When a confession is offered and simultaneously Fitz and Panhandle’s relationship tentatively starts moving to another level, Fitz is dealt an ego-shattering blow that his fierce desire to be right may have blinded him to what really happened. Moreover, his hypocrisies are unearthed in a way that puts the master manipulator and smooth talker on the receiving end of some dead-on analysis of his own.
While it would’ve been extremely satisfying to offer a clear-cut resolution or follow up on this case, brilliantly yet maddeningly, McGovern stays with the emotions over the crime and leaves interpretations up to us as it moves towards the final credits.
In two of the most alternately upsetting yet shocking episodes—which following the death of one major character earlier on should’ve found us a bit more prepared—the crimes hit much closer to the station. In the first, as a serial rapist brings out the worst in some of the ensemble as “Men Should Weep,” leads into an extremely chilling yet unforgettable conclusion in “Brotherly Love” that uses the set-up of three episodes each to produce six hours of some of Cracker’s finest and most troubling television that leads to a turning point in the lives of every major character, including those no longer standing by the end.
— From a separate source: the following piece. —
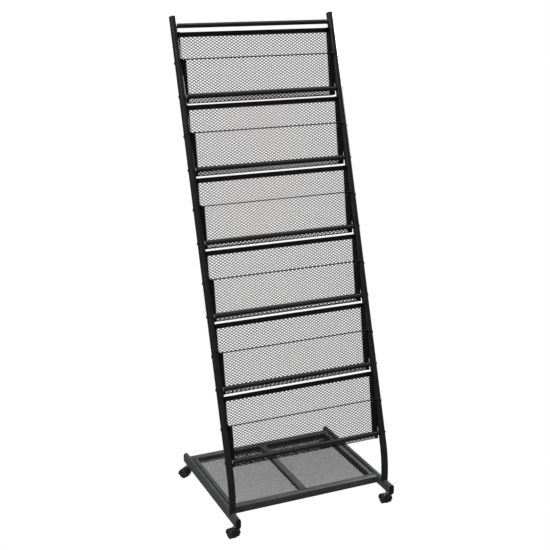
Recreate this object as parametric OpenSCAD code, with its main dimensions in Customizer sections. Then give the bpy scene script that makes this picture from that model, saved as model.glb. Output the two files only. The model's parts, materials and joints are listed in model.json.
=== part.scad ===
// Mobile six-pocket magazine rack in black powder-coated steel and expanded metal.
// Origin: on the floor, midway between the feet of the two uprights.
// +X to the right as seen from the front, +Y to the back, +Z up. Millimetres.

/* [Uprights] */
// Distance between the centre lines of the two uprights
upright_spacing = 460; // [420:5:500]
// Outside diameter of the round upright tube
upright_d = 19; // [18:0.5:20]
// Wall of the round tubes
tube_wall = 1.2; // [1:0.1:1.5]
// Lean of the uprights from vertical
lean = 18; // [16:0.5:20]
// Height of the corner where the vertical foot and the leaning length would meet
bend_z = 131; // [126:1:136]
// Bend radius of the upright's centre line
bend_r = 300; // [250:10:320]
// Length of the leaning part, from that corner to the cut end
upright_len = 1256; // [1250:1:1290]

/* [Pockets] */
// Number of pockets up the rack
pockets = 6; // [5:1:6]
// Distance from that corner to the lowest tie bar, along the upright
first_pocket = 76; // [74:1:80]
// Distance from one tie bar to the next, along the upright
pocket_pitch = 194; // [190:1:196]
// Lean of a pocket's back from vertical
pocket_lean = 9.4; // [8:0.1:11]
// Back sheet behind the tie bar's centre
pocket_back = 35.5; // [33:0.5:38]
// Front face of the side plates behind the tie bar's centre
pocket_front = 4.9; // [4.5:0.1:4.9]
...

Additionally, it’s equally compelling in some of the series’ most provocative tales including the fact-inspired Hillsborough Disaster case that moved into a startling look at blue collar white male angst and culture clash fueled prejudice as Trainspotting’s Robert Carlyle’s troubling motive “To Be a Somebody” results in the death of one of Manchester’s finest and guest star Liam Cunningham’s closeted homosexual tendencies are tested when he falls for a troubled, seventeen year old orphan in “Best Boys,” which—similar to “True Romance” and “To Say I Love You”—illustrates the twisted lengths people go to for love.
While when the series as we knew it ended with “True Romance,” from McGovern’s replacement writer Paul Abbott (State of Play), eventually and most likely due to popular demand, Fitz returned in a mediocre but entertaining special entitled “White Ghost” in ’96 and once again in a collaboration with McGovern a decade later for the politically charged “A New Terror.”
And while they’re both adequate, “A New Terror,” especially feels like a major let-down in comparison to the original series. Likewise, despite the fact that the opportunity to watch Coltrane in any episode as Fitz is better than the alternative-- in my opinion, the show only worked to the best degree in its original three season run heyday in what is arguably England’s best contemporary police drama created thus far.
Packaged in a compact box with a DVD holder book that keeps all ten discs including the great 45 minute interview (unfortunately missing Geraldine Somerville) in accessible slide in “pages,” thankfully it also boasts subtitles and/or closed captioning on every episode for the deaf and/or hearing impaired which you’ll find yourself especially grateful for the opportunity to read Fitz’s lines when the drunken Scottish monologues slur together occasionally in order to savor every word.
A riveting series with Coltrane’s tour-de-force in a role that will make you view his Potter alter-ego Hagrid in an entirely new light—for mystery lovers and fans of whip smart, provocatively written dramas, you’ll definitely want to help yourself to this particular Cracker.